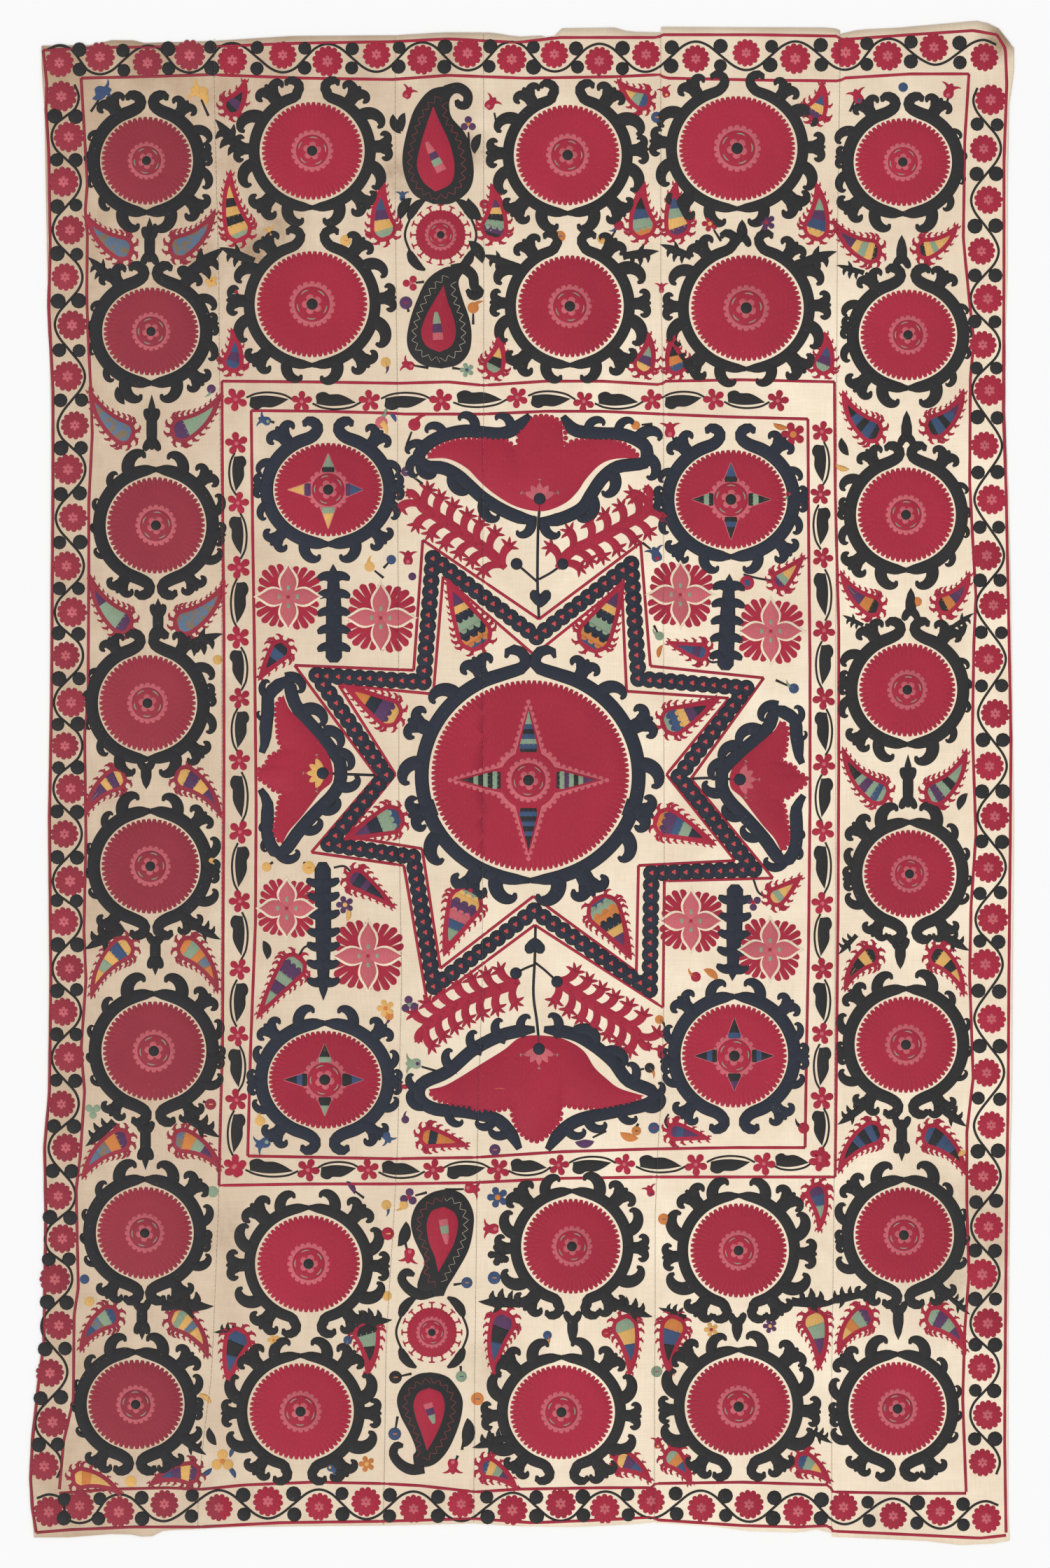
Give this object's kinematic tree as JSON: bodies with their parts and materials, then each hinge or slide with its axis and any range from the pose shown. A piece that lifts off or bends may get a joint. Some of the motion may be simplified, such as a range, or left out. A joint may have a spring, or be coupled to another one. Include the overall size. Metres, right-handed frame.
{
  "type": "suzani embroidered textile",
  "caption": "Large flat bedding or wall cloth of cotton loom strips sewn edge to edge, couched in silk with scalloped rosettes in dark scroll collars round a pointed star, and a floral border.",
  "frame": {"origin": "on the underside, below the middle of the cloth lying face up", "axes": "+Z out of the embroidered face, +Y along the loom strips towards the top hem, +X across the strips to the right selvedge"},
  "size_m": [1.6177, 2.5046, 0.002],
  "materials": {
    "cotton": "hand-loomed plain-weave cotton, cream, slightly soiled",
    "silk_crimson": "couched floss silk, soft sheen",
    "silk_rose": "couched floss silk, soft sheen",
    "silk_coral": "couched floss silk, soft sheen",
    "silk_ink": "couched floss silk, near black to slate",
    "silk_green": "couched floss silk, soft sheen",
    "silk_gold": "couched floss silk, soft sheen",
    "silk_orange": "couched floss silk, soft sheen",
    "silk_blue": "couched floss silk, soft sheen",
    "silk_violet": "couched floss silk, soft sheen",
    "silk_cream": "couched floss silk, soft sheen"
  },
  "bodies": {
    "root": {"strip_1": "cotton", "strip_2": "cotton", "strip_3": "cotton", "strip_4": "cotton", "strip_5": "cotton", "strip_6": "cotton"}
  },
  "joints": []
}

------------------------------------------------

Repeat the whole listing exactly, keeping every line intact.

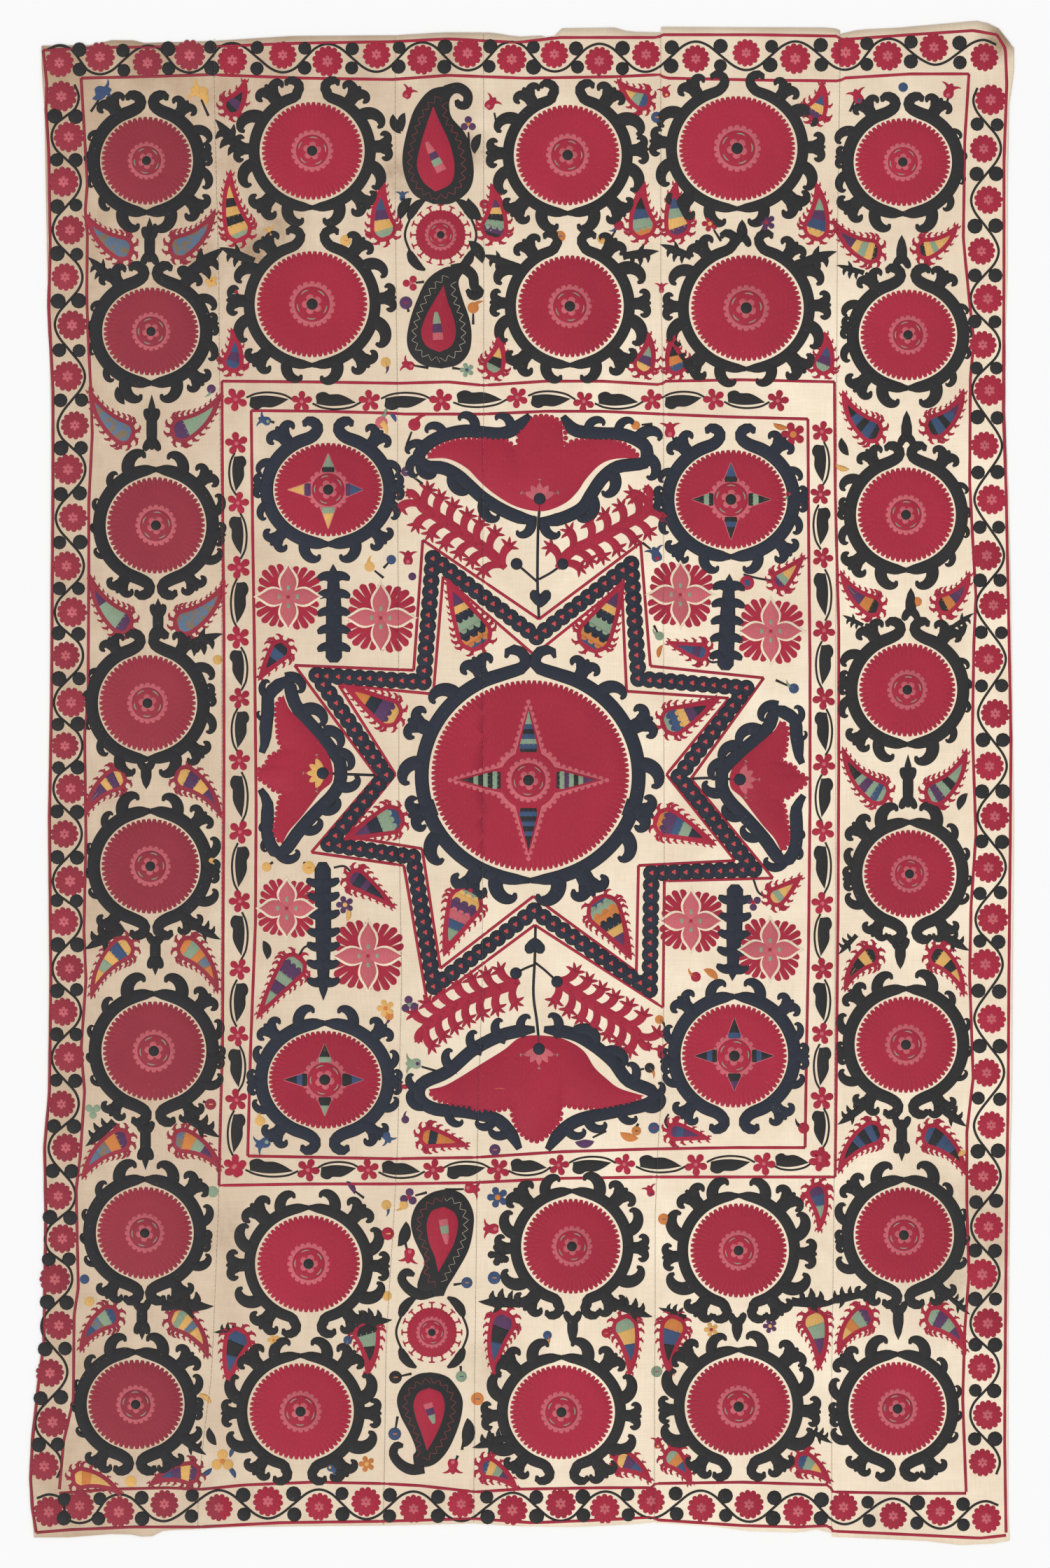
Give this object's kinematic tree as JSON: bodies with their parts and materials, then each hinge or slide with its axis and any range from the pose shown. A piece that lifts off or bends may get a joint. Some of the motion may be simplified, such as a range, or left out. A joint may have a spring, or be coupled to another one. Include the overall size. Metres, right-handed frame.
{
  "type": "suzani embroidered textile",
  "caption": "Large flat bedding or wall cloth of cotton loom strips sewn edge to edge, couched in silk with scalloped rosettes in dark scroll collars round a pointed star, and a floral border.",
  "frame": {"origin": "on the underside, below the middle of the cloth lying face up", "axes": "+Z out of the embroidered face, +Y along the loom strips towards the top hem, +X across the strips to the right selvedge"},
  "size_m": [1.6177, 2.5046, 0.002],
  "materials": {
    "cotton": "hand-loomed plain-weave cotton, cream, slightly soiled",
    "silk_crimson": "couched floss silk, soft sheen",
    "silk_rose": "couched floss silk, soft sheen",
    "silk_coral": "couched floss silk, soft sheen",
    "silk_ink": "couched floss silk, near black to slate",
    "silk_green": "couched floss silk, soft sheen",
    "silk_gold": "couched floss silk, soft sheen",
    "silk_orange": "couched floss silk, soft sheen",
    "silk_blue": "couched floss silk, soft sheen",
    "silk_violet": "couched floss silk, soft sheen",
    "silk_cream": "couched floss silk, soft sheen"
  },
  "bodies": {
    "root": {"strip_1": "cotton", "strip_2": "cotton", "strip_3": "cotton", "strip_4": "cotton", "strip_5": "cotton", "strip_6": "cotton"}
  },
  "joints": []
}